Amber unbuckled her seat belt and proceeded to remove all of her clothing. She was still screaming and wailing, so everyone in the store could hear/see her. I already felt terrible for leaving my kids in the car unattended, but darn it, I was going to buy those clothes! Then, she climbed into the front seat and pressed the horn repeatedly. Keep in mind that the car was at most twenty feet from the cash register, and every single person in that store was staring at me and Amber. I asked the worker if they bought naughty kids to sell to other people and she said, "Well, I can't have kids, so sometimes I think I'd even take the naughty ones." She wasn't trying to be mean, but I felt even worse! The very moment the exchange was complete, I raced to the car, buckled an undie-clad Amber in her seat, threw her baby wolf in the trunk (ahhh...leverage), and raced out of the parking lot.
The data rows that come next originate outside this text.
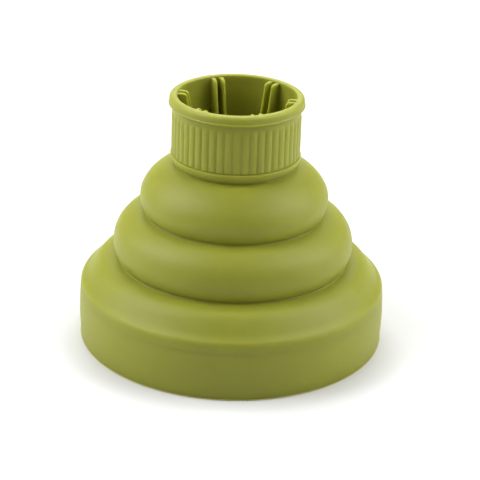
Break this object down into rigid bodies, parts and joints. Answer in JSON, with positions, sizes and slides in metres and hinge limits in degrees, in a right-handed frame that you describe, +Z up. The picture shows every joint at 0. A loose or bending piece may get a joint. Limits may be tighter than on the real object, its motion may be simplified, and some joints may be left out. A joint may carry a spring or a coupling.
{
  "type": "dryer diffuser",
  "caption": "Collapsible silicone hair dryer diffuser: ribbed collar with grip fins, folding domed tiers, straight skirt and a pronged, vented plate inside it.",
  "frame": {"origin": "centre of the circle that the skirt stands on", "axes": "+Z up through the collar's mouth, along the axis of revolution; -Y is the front"},
  "size_m": [0.1384, 0.1384, 0.115],
  "materials": {
    "silicone": "matte olive green silicone",
    "plate": "matte olive green moulded plate"
  },
  "bodies": {
    "skirt": {"skirt": "silicone", "lower_web": "silicone", "diffuser_plate": "plate", "diffuser_prongs": "plate"},
    "middle_ring": {"middle_ring": "silicone", "middle_web": "silicone"},
    "upper_ring": {"upper_ring": "silicone", "upper_web": "silicone"},
    "collar": {"collar": "silicone"},
    "fin_1_left": {"grip_fin_1_left": "silicone"},
    "fin_1_right": {"grip_fin_1_right": "silicone"},
    "fin_2_left": {"grip_fin_2_left": "silicone"},
    "fin_2_right": {"grip_fin_2_right": "silicone"},
    "fin_3_left": {"grip_fin_3_left": "silicone"},
    "fin_3_right": {"grip_fin_3_right": "silicone"},
    "fin_4_left": {"grip_fin_4_left": "silicone"},
    "fin_4_right": {"grip_fin_4_right": "silicone"},
    "fin_5_left": {"grip_fin_5_left": "silicone"},
    "fin_5_right": {"grip_fin_5_right": "silicone"},
    "fin_6_left": {"grip_fin_6_left": "silicone"},
    "fin_6_right": {"grip_fin_6_right": "silicone"}
  },
  "joints": [
    {"name": "lower_fold", "type": "slide", "parent": "skirt", "child": "middle_ring", "axis": [0, 0, -1], "range_m": [0, 0.018], "deforming": ["lower_web"]},
    {"name": "middle_fold", "type": "slide", "parent": "middle_ring", "child": "upper_ring", "axis": [0, 0, -1], "range_m": [0, 0.02], "deforming": ["middle_web"]},
    {"name": "upper_fold", "type": "slide", "parent": "upper_ring", "child": "collar", "axis": [0, 0, -1], "range_m": [0, 0.02], "deforming": ["upper_web"]},
    {"name": "fin_1_left_bend", "type": "hinge", "parent": "collar", "child": "fin_1_left", "pos_m": [0.01472, 0.02119, 0.1], "axis": [0, 0, -1], "range_deg": [0, 50], "stiffness_Nm_per_rad": 0.002},
    {"name": "fin_1_right_bend", "type": "hinge", "parent": "collar", "child": "fin_1_right", "pos_m": [0.01767, 0.0188, 0.1], "axis": [0, 0, 1], "range_deg": [0, 50], "stiffness_Nm_per_rad": 0.002},
    {"name": "fin_2_left_bend", "type": "hinge", "parent": "collar", "child": "fin_2_left", "pos_m": [0.02571, -0.00215, 0.1], "axis": [0, 0, -1], "range_deg": [0, 50], "stiffness_Nm_per_rad": 0.002},
    {"name": "fin_2_right_bend", "type": "hinge", "parent": "collar", "child": "fin_2_right", "pos_m": [0.02512, -0.0059, 0.1], "axis": [0, 0, 1], "range_deg": [0, 50], "stiffness_Nm_per_rad": 0.002},
    {"name": "fin_3_left_bend", "type": "hinge", "parent": "collar", "child": "fin_3_left", "pos_m": [0.011, -0.02334, 0.1], "axis": [0, 0, -1], "range_deg": [0, 50], "stiffness_Nm_per_rad": 0.002},
    {"name": "fin_3_right_bend", "type": "hinge", "parent": "collar", "child": "fin_3_right", "pos_m": [0.00745, -0.0247, 0.1], "axis": [0, 0, 1], "range_deg": [0, 50], "stiffness_Nm_per_rad": 0.002},
    {"name": "fin_4_left_bend", "type": "hinge", "parent": "collar", "child": "fin_4_left", "pos_m": [-0.01472, -0.02119, 0.1], "axis": [0, 0, -1], "range_deg": [0, 50], "stiffness_Nm_per_rad": 0.002},
    {"name": "fin_4_right_bend", "type": "hinge", "parent": "collar", "child": "fin_4_right", "pos_m": [-0.01767, -0.0188, 0.1], "axis": [0, 0, 1], "range_deg": [0, 50], "stiffness_Nm_per_rad": 0.002},
    {"name": "fin_5_left_bend", "type": "hinge", "parent": "collar", "child": "fin_5_left", "pos_m": [-0.02571, 0.00215, 0.1], "axis": [0, 0, -1], "range_deg": [0, 50], "stiffness_Nm_per_rad": 0.002},
    {"name": "fin_5_right_bend", "type": "hinge", "parent": "collar", "child": "fin_5_right", "pos_m": [-0.02512, 0.0059, 0.1], "axis": [0, 0, 1], "range_deg": [0, 50], "stiffness_Nm_per_rad": 0.002},
    {"name": "fin_6_left_bend", "type": "hinge", "parent": "collar", "child": "fin_6_left", "pos_m": [-0.011, 0.02334, 0.1], "axis": [0, 0, -1], "range_deg": [0, 50], "stiffness_Nm_per_rad": 0.002},
    {"name": "fin_6_right_bend", "type": "hinge", "parent": "collar", "child": "fin_6_right", "pos_m": [-0.00745, 0.0247, 0.1], "axis": [0, 0, 1], "range_deg": [0, 50], "stiffness_Nm_per_rad": 0.002}
  ],
  "couplings": [
    {"joint": "fin_1_right_bend", "follows": "fin_1_left_bend", "ratio": 1},
    {"joint": "fin_2_left_bend", "follows": "fin_1_left_bend", "ratio": 1},
    {"joint": "fin_2_right_bend", "follows": "fin_1_left_bend", "ratio": 1},
    {"joint": "fin_3_left_bend", "follows": "fin_1_left_bend", "ratio": 1},
    {"joint": "fin_3_right_bend", "follows": "fin_1_left_bend", "ratio": 1},
    {"joint": "fin_4_left_bend", "follows": "fin_1_left_bend", "ratio": 1},
    {"joint": "fin_4_right_bend", "follows": "fin_1_left_bend", "ratio": 1},
    {"joint": "fin_5_left_bend", "follows": "fin_1_left_bend", "ratio": 1},
    {"joint": "fin_5_right_bend", "follows": "fin_1_left_bend", "ratio": 1},
    {"joint": "fin_6_left_bend", "follows": "fin_1_left_bend", "ratio": 1},
    {"joint": "fin_6_right_bend", "follows": "fin_1_left_bend", "ratio": 1}
  ]
}
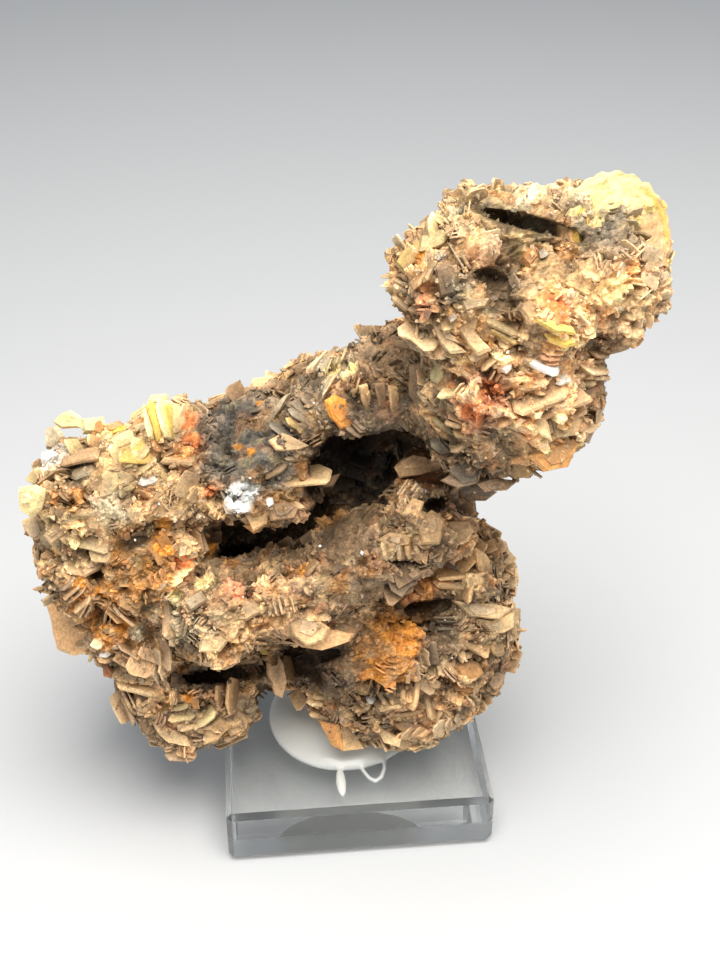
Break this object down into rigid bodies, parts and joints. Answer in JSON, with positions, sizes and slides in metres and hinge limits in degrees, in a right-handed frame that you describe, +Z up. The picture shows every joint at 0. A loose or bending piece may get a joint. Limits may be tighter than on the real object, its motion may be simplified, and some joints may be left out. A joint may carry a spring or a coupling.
{
  "type": "barite specimen",
  "caption": "Brown barite specimen with upright and leaning bladed crystals on a branching crust, fixed with glue on a clear square base.",
  "frame": {"origin": "middle of the clear base's underside", "axes": "+Z up out of the base, +X to the right along the base's front edge, +Y to the back"},
  "size_m": [0.0885, 0.0484, 0.0996],
  "materials": {
    "stone": "rough crust with dull to waxy crystal faces",
    "glue": "milky, half clear, satin",
    "clear_base": "polished clear acrylic"
  },
  "bodies": {
    "root": {"barite": "stone", "glue_pad": "glue", "acrylic_base": "clear_base"}
  },
  "joints": []
}
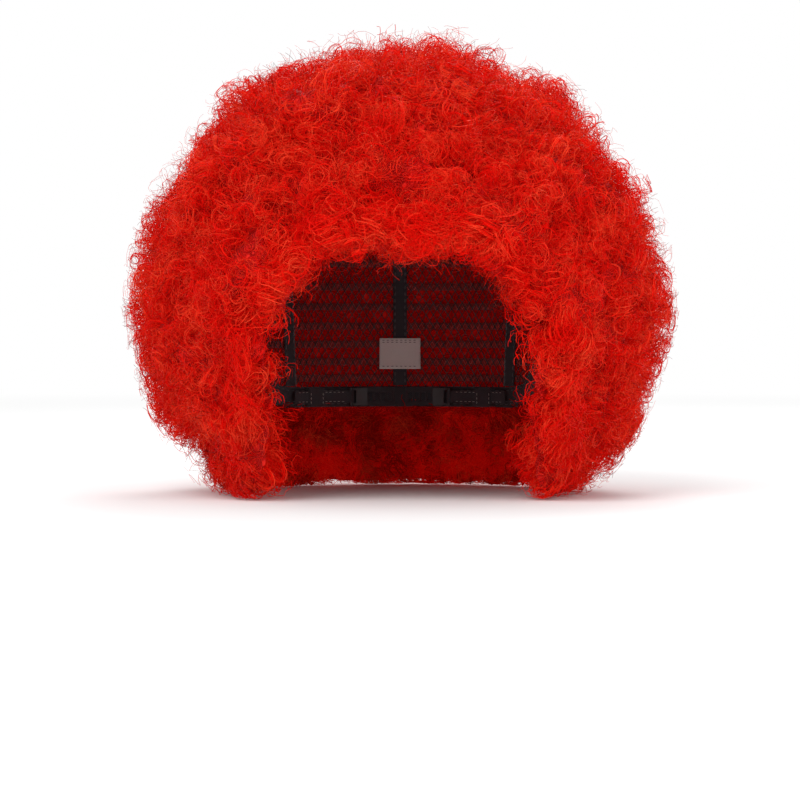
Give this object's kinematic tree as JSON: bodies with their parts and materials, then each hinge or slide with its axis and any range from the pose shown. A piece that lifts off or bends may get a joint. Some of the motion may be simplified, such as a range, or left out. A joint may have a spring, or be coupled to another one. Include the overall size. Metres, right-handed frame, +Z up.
{
  "type": "costume wig",
  "caption": "Big round bush of tightly curled hair on a wefted elastic cap, with an open face, folding ear tabs and hooked nape adjusters.",
  "frame": {"origin": "under the middle of the bush, on the plane the lowest hair rests on", "axes": "+Z up as worn; the face opening looks along -Y; the wearer's left is +X"},
  "size_m": [0.3, 0.3, 0.26],
  "materials": {
    "hair": "glossy crimped synthetic fibre",
    "weft_tape": "sewn ribbon",
    "elastic": "woven elastic",
    "net": "open stretch mesh",
    "lining": "soft brushed tape",
    "tab_cloth": "stitched cloth",
    "label": "blank woven satin",
    "plastic": "moulded"
  },
  "bodies": {
    "cap": {"cap_net": "net", "crown_patch": "elastic", "front_band": "elastic", "nape_band": "elastic", "forehead_lining": "lining", "rib_left": "elastic", "rib_back_left": "elastic", "rib_back": "elastic", "rib_back_right": "elastic", "rib_right": "elastic", "rib_front_right": "elastic", "rib_front": "elastic", "rib_front_left": "elastic", "weft_track_01": "weft_tape", "weft_track_02": "weft_tape", "weft_track_03": "weft_tape", "weft_track_04": "weft_tape", "weft_track_05": "weft_tape", "weft_track_06": "weft_tape", "weft_track_07": "weft_tape", "weft_track_08": "weft_tape", "weft_track_09": "weft_tape", "weft_track_10": "weft_tape", "weft_track_11": "weft_tape", "weft_track_12": "weft_tape", "fringe_track": "weft_tape", "hair_row_01": "hair", "hair_row_02": "hair", "hair_row_03": "hair", "hair_row_04": "hair", "hair_row_05": "hair", "hair_row_06": "hair", "hair_row_07": "hair", "hair_row_08": "hair", "hair_row_09": "hair", "hair_row_10": "hair", "hair_row_11": "hair", "hair_row_12": "hair", "hair_fringe": "hair", "slot_tape_left": "elastic", "slot_tape_right": "elastic", "strap_sleeve_left": "elastic", "strap_sleeve_right": "elastic"},
    "ear_tab_left": {"ear_tab_left": "tab_cloth"},
    "ear_tab_right": {"ear_tab_right": "tab_cloth"},
    "adjuster_left": {"adjuster_strap_left": "elastic"},
    "adjuster_right": {"adjuster_strap_right": "elastic"},
    "hook_left": {"strap_hook_left": "plastic"},
    "hook_right": {"strap_hook_right": "plastic"},
    "label": {"care_label": "label"}
  },
  "joints": [
    {"name": "ear_tab_left_fold", "type": "hinge", "parent": "cap", "child": "ear_tab_left", "pos_m": [0.08514, -0.0344, 0.0995], "axis": [0.3746, 0.9272, 0], "range_deg": [0, 60]},
    {"name": "ear_tab_right_fold", "type": "hinge", "parent": "cap", "child": "ear_tab_right", "pos_m": [-0.08514, -0.0344, 0.0995], "axis": [0.3746, -0.9272, 0], "range_deg": [0, 60]},
    {"name": "adjuster_left_slide", "type": "hinge", "parent": "cap", "child": "adjuster_left", "pos_m": [0, 0, 0.052], "axis": [0, 0, 1], "range_deg": [0, 10]},
    {"name": "hook_left_pivot", "type": "hinge", "parent": "adjuster_left", "child": "hook_left", "pos_m": [0.02845, 0.07903, 0.052], "axis": [0, 0, -1], "range_deg": [-35, 8]},
    {"name": "adjuster_right_slide", "type": "hinge", "parent": "cap", "child": "adjuster_right", "pos_m": [0, 0, 0.052], "axis": [0, 0, -1], "range_deg": [0, 10]},
    {"name": "hook_right_pivot", "type": "hinge", "parent": "adjuster_right", "child": "hook_right", "pos_m": [-0.02845, 0.07903, 0.052], "axis": [0, 0, 1], "range_deg": [-35, 8]},
    {"name": "label_flip", "type": "hinge", "parent": "cap", "child": "label", "pos_m": [0, 0.0883, 0.086], "axis": [-1, 0, 0], "range_deg": [0, 85]}
  ]
}
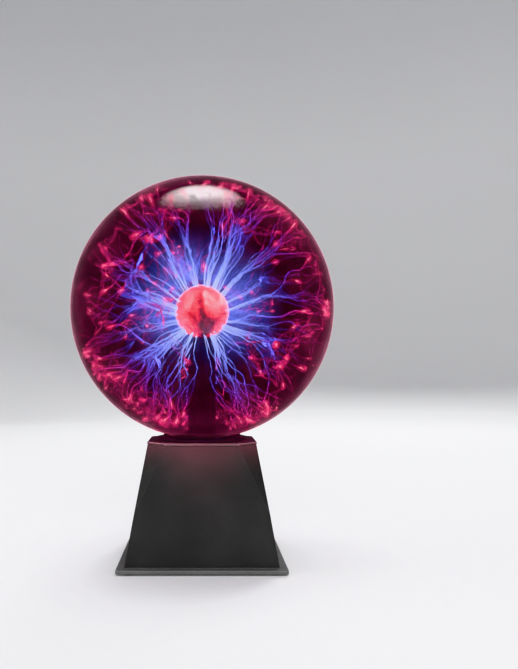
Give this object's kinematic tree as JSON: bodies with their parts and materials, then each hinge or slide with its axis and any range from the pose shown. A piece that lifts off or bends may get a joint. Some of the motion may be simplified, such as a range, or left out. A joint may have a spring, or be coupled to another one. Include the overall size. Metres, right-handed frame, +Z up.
{
  "type": "plasma ball",
  "caption": "Sealed glass globe with a round electrode on a black stalk, standing on a tapered square base with a wider base plate, a DC inlet and a rocker switch at the back.",
  "frame": {"origin": "on the surface the object stands on, under the middle of the globe", "axes": "+Z up through the globe; the front faces -Y; the inlet and switch are at +Y"},
  "size_m": [0.2, 0.2, 0.2875],
  "materials": {
    "globe_glass": "polished, smoked clear",
    "clear_glass": "polished, clear",
    "electrode_glass": "polished, lit from the discharge",
    "steel_wool": "fine fibres",
    "sleeve_black": "satin",
    "collar_plastic": "satin",
    "housing_plastic": "fine matt moulding texture",
    "plate_plastic": "satin",
    "rubber": "matt",
    "silicone": "satin, translucent",
    "steel": "zinc plated",
    "brass": "tinned contact metal",
    "aluminium": "extruded",
    "board": "solder resist",
    "ferrite": "fired ceramic, matt",
    "winding_tape": "taped and potted",
    "copper_wire": "enamelled wire",
    "component_plastic": "moulded",
    "rocker_plastic": "moulded, satin",
    "capacitor_sleeve": "shrink sleeve",
    "insulation_red": "PVC",
    "insulation_black": "PVC",
    "insulation_white": "silicone insulation"
  },
  "bodies": {
    "base": {"glass_globe": "globe_glass", "glass_neck": "clear_glass", "glass_stem": "clear_glass", "electrode_bulb": "electrode_glass", "electrode_wool": "steel_wool", "stalk_sleeve": "sleeve_black", "seat_gasket": "rubber", "collar_ring": "collar_plastic", "neck_sealant_bead": "silicone", "neck_boot": "silicone", "body_housing": "housing_plastic", "top_plate": "housing_plastic", "base_plate": "plate_plastic", "foot_front_left": "rubber", "base_screw_front_left": "steel", "foot_front_right": "rubber", "base_screw_front_right": "steel", "foot_rear_left": "rubber", "base_screw_rear_left": "steel", "foot_rear_right": "rubber", "base_screw_rear_right": "steel", "circuit_board": "board", "board_screw_1": "steel", "board_screw_2": "steel", "board_screw_3": "steel", "board_screw_4": "steel", "transformer_core": "ferrite", "secondary_winding": "winding_tape", "primary_winding": "copper_wire", "heat_sink": "aluminium", "switching_transistor": "component_plastic", "heat_sink_screw": "steel", "reservoir_capacitor": "capacitor_sleeve", "timing_capacitor": "component_plastic", "oscillator_chip": "component_plastic", "microphone_capsule": "aluminium", "inlet_jack": "component_plastic", "inlet_pin": "brass", "inlet_nut": "steel", "switch_housing": "component_plastic", "switch_terminal_sound": "brass", "switch_terminal_common": "brass", "switch_terminal_on": "brass", "supply_lead_positive": "insulation_red", "supply_lead_negative": "insulation_black", "switch_lead_sound": "insulation_white", "switch_lead_common": "insulation_red", "switch_lead_on": "insulation_black", "high_voltage_lead": "insulation_white"},
    "rocker": {"mode_rocker": "rocker_plastic"}
  },
  "joints": [
    {"name": "rocker_tilt", "type": "hinge", "parent": "base", "child": "rocker", "pos_m": [0.017, 0.04948, 0.03008], "axis": [1, 0, 0], "range_deg": [-11, 11]}
  ]
}
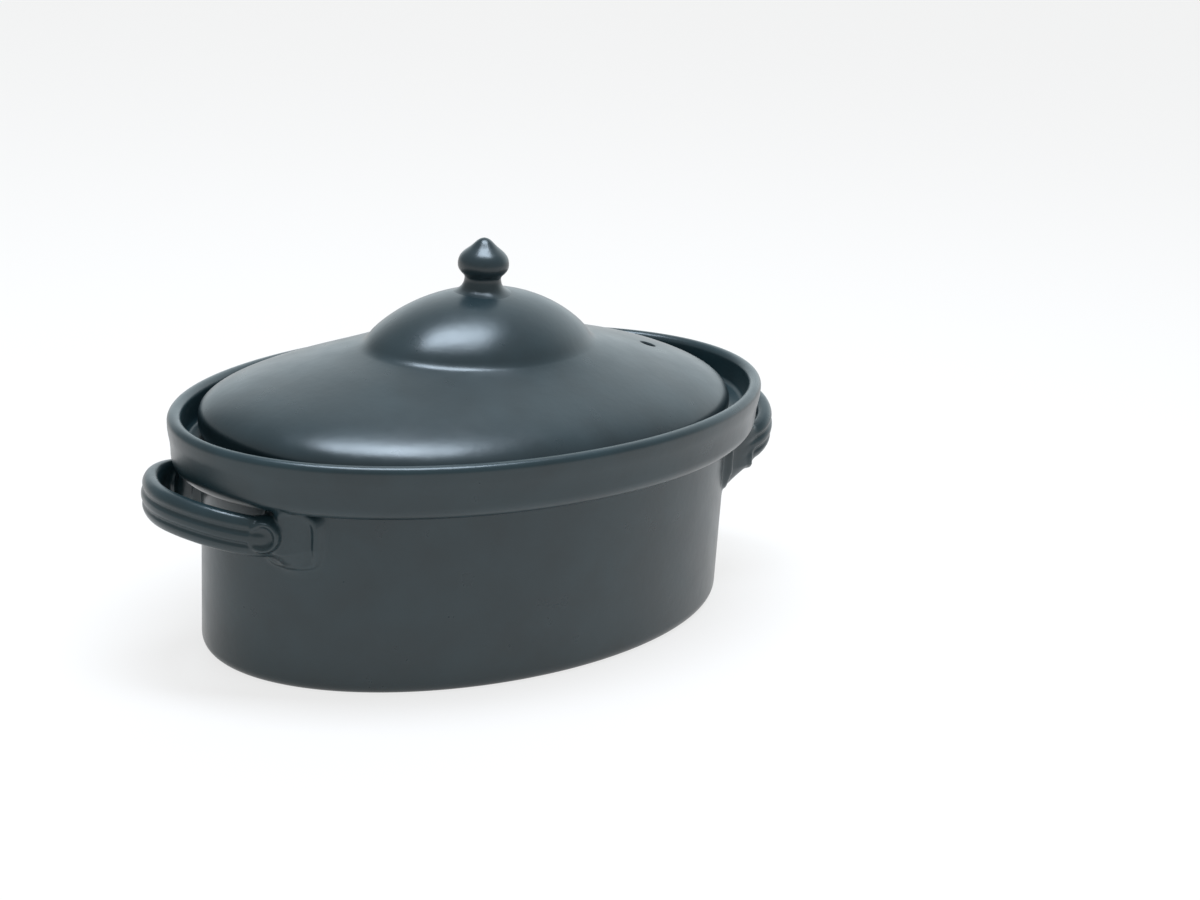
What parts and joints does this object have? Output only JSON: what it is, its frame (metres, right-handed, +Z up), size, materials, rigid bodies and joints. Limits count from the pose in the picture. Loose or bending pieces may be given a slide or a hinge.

Poor Karli and Rex; they were so quiet and angelic during the whole episode. I had to blast the stereo during the whole ride home to drown out Amber's hellish wails and I think the others may have lost their hearing due to hyper-decibel-ism. I couldn't even function for the rest of the day because I was so exhausted. I've learned my lesson, though: no article of clothing is worth suffering through something like that. At the very hint of a future fit, I'm heading straight to the car and finding sanctuary.

Sunday, February 15, 2009

A Shameful Admission

I can't believe I'm even saying this, for so many reasons, but tonight I got an adrenaline high from cleaning the house. I guess it's a sign that my life really is lacking excitement, but after doing dishes, sweeping (for the fourth time today) and mopping the kitchen, helping the girls clean their room, scrubbing the tub, folding a mountain of laundry, and removing ill-fitting clothing from my kids' drawers, I felt a huge surge of endorphins and thought, "Wow...I feel really great, and look at everything I've accomplished with kids around!" Then, I immediately blushed and thought, "I'm such a housewife...I need to work out/get out more if cleaning makes me feel this way." Oh well. I actually do like being a Mormon housewife, so I'll take a high any way I can get it!